Yep. I've been through 3 or 4 of those things. I'm awaiting any HD developments. If not satisfatactory for my taste, it's back to E* for me ( where I barely had a problem..wjy oh why did I sitch?...free DVR and lower cost for a few months...why not? But I wanna go back!)


----------



## Wolffpack (Jul 29, 2003)

Over the past few days I've been letting MYVOD fill up and adding more SLs to see if 10C8 has the same problems as previous versions when the R15 gets too busy. Turns out it does.

I was leaving for the day and most of the night yesterday so with MYVOD at 4% available and 29 SLs I loaded up the TDL to 100 by recording movies for the rest of the day. Get up this morning and turn on my R15 to get nothing. Wouldn't come out of StandBy via the remote or the front panel. The REC light was on.

So after a RED Button RESET it came back up. Took longer than usually but it came up. The last item recorded was at 2:00pm yesterday. Just about the time I setup the extra records and left. None of the movies or SLs set for overnight recorded.

BTW, I am now testing with both tuners active so I had them both set to record movies all day and night yesterday. Just a little too much for the R15 I guess.


----------



## Bobman (Jan 3, 2006)

Wolffpack said:


> to see if 10C8 has the same problems as previous versions when the R15 gets too busy.

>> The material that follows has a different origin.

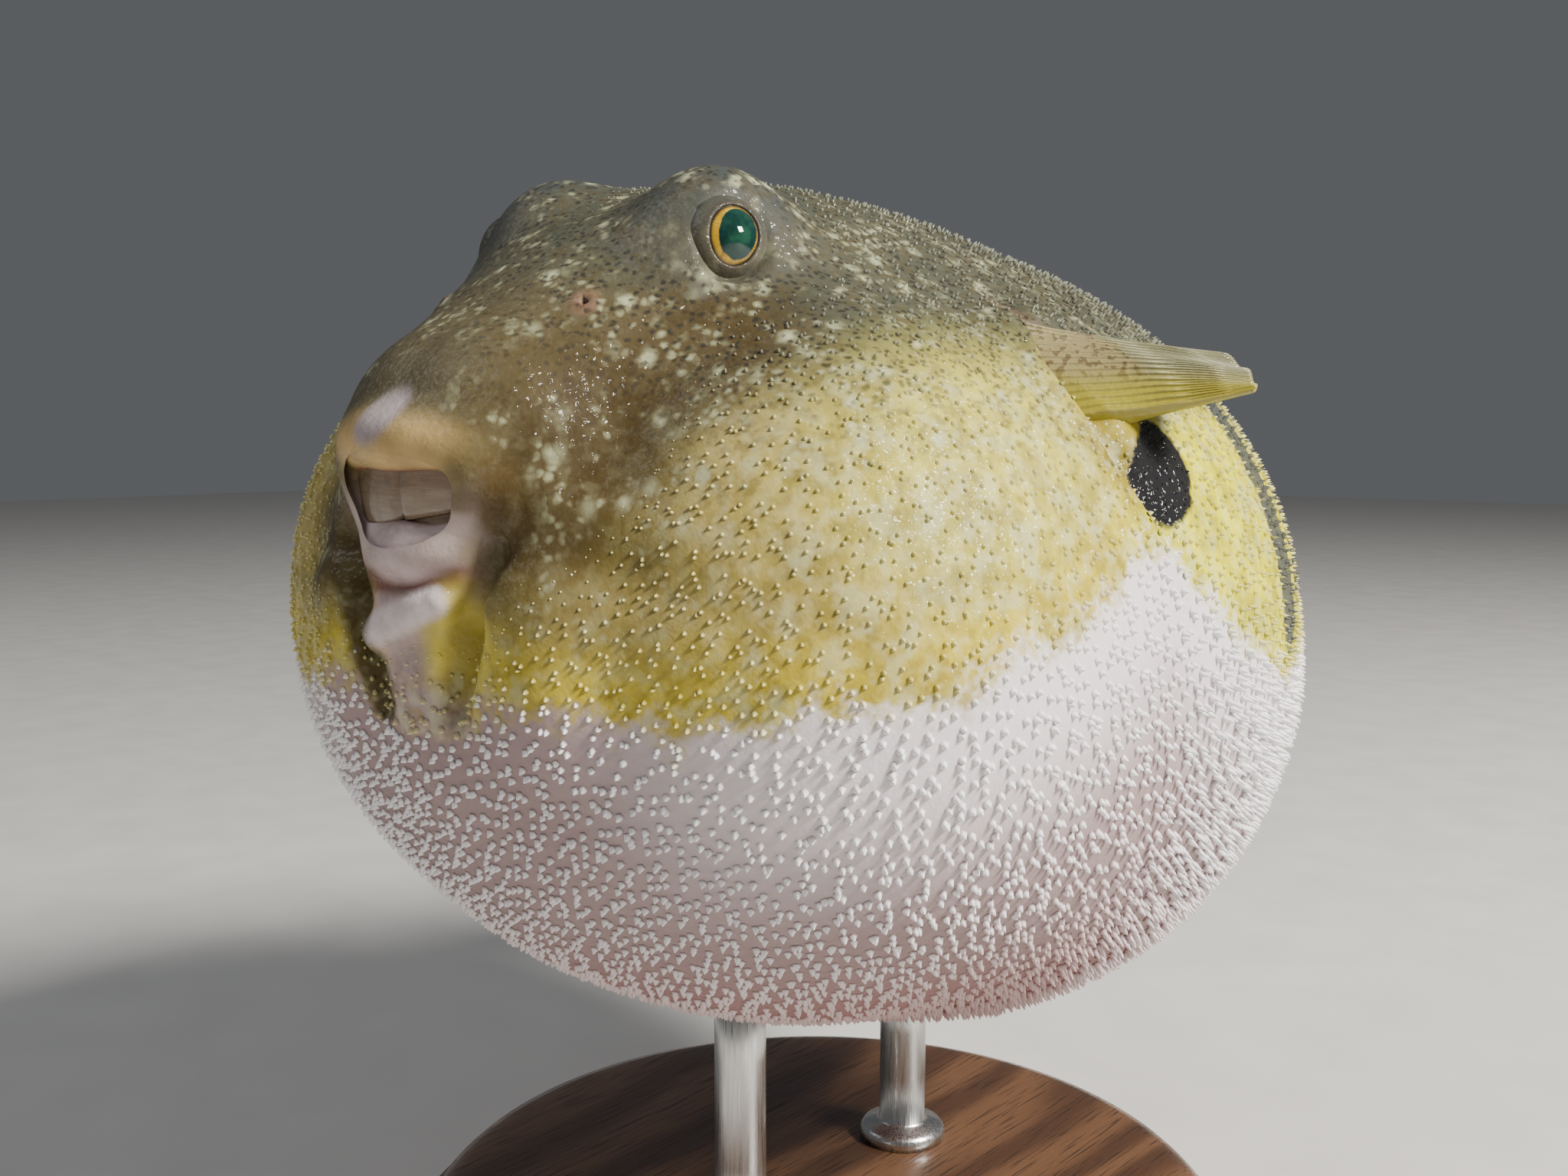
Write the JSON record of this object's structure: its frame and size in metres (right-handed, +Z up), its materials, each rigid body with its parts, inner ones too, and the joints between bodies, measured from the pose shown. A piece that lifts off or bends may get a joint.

Just a wild unverified :grin: guess but if you read between the lines on some of Earls comments from his contact, I really do not think they are even addressing these types of problems in the updates as they dont effect that many and cant be reproduced by them in casual testing I think what was said.

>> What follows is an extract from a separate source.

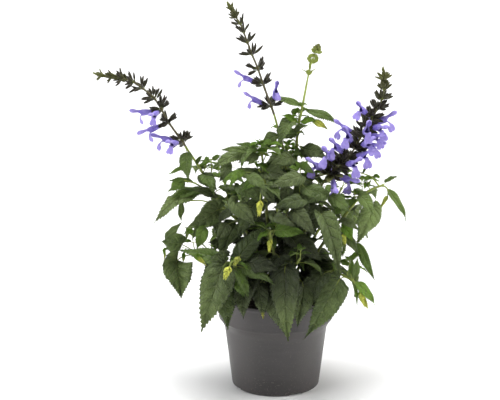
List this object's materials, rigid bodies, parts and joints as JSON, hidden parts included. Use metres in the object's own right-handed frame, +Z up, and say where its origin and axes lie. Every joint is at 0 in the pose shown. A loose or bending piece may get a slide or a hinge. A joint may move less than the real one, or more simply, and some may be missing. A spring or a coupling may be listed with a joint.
{
  "type": "perennial salvia in a nursery pot",
  "caption": "Bushy perennial sage in a round nursery pot, with drooping toothed leaves and arching spikes of dark calyces and two-lipped violet-blue flowers.",
  "frame": {"origin": "centre of the pot's foot, on the surface that it stands on", "axes": "+Z up along the pot's axis, -Y towards the front of the plant, +X to the right seen from the front"},
  "size_m": [0.4806, 0.3266, 0.6184],
  "materials": {
    "pot_plastic": "matte",
    "soil": "matte",
    "stem": "satin",
    "leaf": "matte",
    "calyx": "matte",
    "bud": "matte",
    "petal": "matte"
  },
  "bodies": {
    "root": {"nursery_pot": "pot_plastic", "potting_soil": "soil", "stem_left": "stem", "stem_middle": "stem", "stem_young": "stem", "stem_upper_left": "stem", "stem_right": "stem", "stem_side": "stem", "stem_front_left": "stem", "stem_centre": "stem", "stem_front_right": "stem", "stem_right_low": "stem", "stem_left_low": "stem", "stem_back_left": "stem", "stem_back_centre": "stem", "stem_back_right": "stem", "leaf_left_spike": "leaf", "leaf_left_large": "leaf", "leaf_left_inner": "leaf", "leaf_middle_upper": "leaf", "leaf_upper_left_long": "leaf", "leaf_young_arching": "leaf", "leaf_young_round": "leaf", "leaf_young_oval": "leaf", "leaf_right_folded": "leaf", "leaf_side_upper": "leaf", "leaf_side_large": "leaf", "leaf_side_tip": "leaf", "leaf_front_left_side": "leaf", "leaf_front_left_raised": "leaf", "leaf_front_left_hanging": "leaf", "leaf_front_left_forward": "leaf", "leaf_front_centre": "leaf", "leaf_centre_young": "leaf", "leaf_front_right_hanging": "leaf", "leaf_low_left_round": "leaf", "leaf_low_left_heart": "leaf", "leaf_back_left": "leaf", "leaf_back_centre": "leaf", "leaf_back_right": "leaf", "spike_left": "calyx", "spike_middle": "calyx", "spike_right": "calyx", "spike_young": "bud", "flower_left_1": "petal", "flower_left_2": "petal", "flower_left_3": "petal", "flower_left_4": "petal", "flower_middle_1": "petal", "flower_middle_2": "petal", "flower_middle_3": "petal", "flower_right_1": "petal", "flower_right_2": "petal", "flower_right_3": "petal", "flower_right_4": "petal", "flower_right_5": "petal", "flower_right_6": "petal", "flower_right_7": "petal", "flower_right_8": "petal", "flower_right_9": "petal"}
  },
  "joints": []
}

I also think, another guess, that we are going to see new features and additional frills long before the stability issue for the power users and the first run logic are fully addressed.

I still dont have the new, err...well 6 week old, update yet but I am anxious to try it out now that I have two R-15's.


----------



## Earl Bonovich (Nov 15, 2005)

Bobman said:


> Just a wild unverified :grin: guess but if you read between the lines on some of Earls comments from his contact, I really do not think they are even addressing these types of problems in the updates as they dont effect that many and cant be reproduced by them in casual testing I think what was said.


Actually then my "in-betweens" haven't been as clear as I wanted them to be...

They are actually ARE addressing them... and they are now testing the units at the higher levels (more then 40SL's and hard drives at 75%+ full)...

Part of the root causes have been addressed in the C8... and we should continued improvement in the next version.


----------



## Clint Lamor (Nov 15, 2005)

Earl Bonovich said:


> Actually then my "in-betweens" haven't been as clear as I wanted them to be...
> 
> They are actually ARE addressing them... and they are now testing the units at the higher levels (more then 40SL's and hard drives at 75%+ full)...
> 
> Part of the root causes have been addressed in the C8... and we should continued improvement in the next version.


Will I get that one? :lol:


----------



## Bobman (Jan 3, 2006)

Earl Bonovich said:


> They are actually ARE addressing them... and they are now testing the units at the higher levels (more then 40SL's and hard drives at 75%+ full)...


Sounds like good news. Just wish I got the latest update already.


----------



## cabanaboy1977 (Nov 16, 2005)

Earl Bonovich said:


> Part of the root causes have been addressed in the C8... and we should continued improvement in the next version.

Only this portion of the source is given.